■ Aim
Repeat the material exactly, leaving nothing out.

■ Recorded information
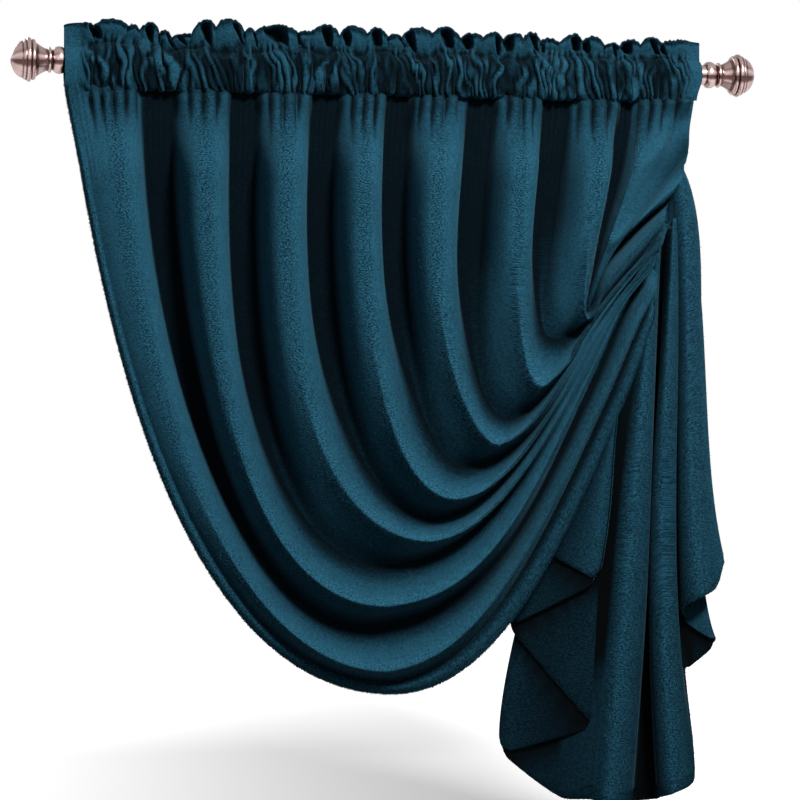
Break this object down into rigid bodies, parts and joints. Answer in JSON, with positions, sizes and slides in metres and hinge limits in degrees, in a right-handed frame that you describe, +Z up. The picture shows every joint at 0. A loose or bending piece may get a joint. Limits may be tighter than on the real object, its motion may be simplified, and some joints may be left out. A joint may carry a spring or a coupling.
{
  "type": "swag curtain with cascading tail on a curtain rod",
  "caption": "Velvet blackout swag curtain with a cascading tail at one side, shirred on a round metal curtain rod with turned finials.",
  "frame": {"origin": "on the rod axis, half way along the rod", "axes": "+X along the rod to the gathered side with the tail, +Z up, -Y the front that faces the room"},
  "size_m": [0.9448, 0.1133, 0.973],
  "materials": {
    "velvet": "matte teal velvet pile",
    "velvet_shade": "matte teal velvet pile",
    "metal": "satin nickel with a rosy cast"
  },
  "bodies": {
    "root": {"rod": "metal", "finial_left": "metal", "finial_right": "metal", "heading": "velvet", "swag_panel": "velvet", "tail_panel": "velvet_shade"}
  },
  "joints": []
}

■ Task answer
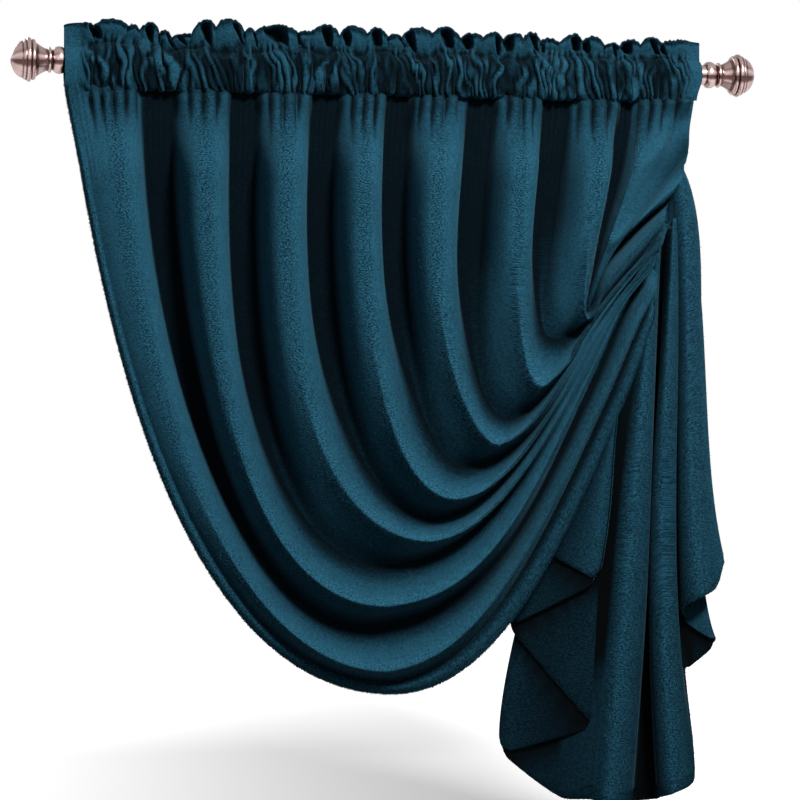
Break this object down into rigid bodies, parts and joints. Answer in JSON, with positions, sizes and slides in metres and hinge limits in degrees, in a right-handed frame that you describe, +Z up. The picture shows every joint at 0. A loose or bending piece may get a joint. Limits may be tighter than on the real object, its motion may be simplified, and some joints may be left out. A joint may carry a spring or a coupling.
{
  "type": "swag curtain with cascading tail on a curtain rod",
  "caption": "Velvet blackout swag curtain with a cascading tail at one side, shirred on a round metal curtain rod with turned finials.",
  "frame": {"origin": "on the rod axis, half way along the rod", "axes": "+X along the rod to the gathered side with the tail, +Z up, -Y the front that faces the room"},
  "size_m": [0.9448, 0.1133, 0.973],
  "materials": {
    "velvet": "matte teal velvet pile",
    "velvet_shade": "matte teal velvet pile",
    "metal": "satin nickel with a rosy cast"
  },
  "bodies": {
    "root": {"rod": "metal", "finial_left": "metal", "finial_right": "metal", "heading": "velvet", "swag_panel": "velvet", "tail_panel": "velvet_shade"}
  },
  "joints": []
}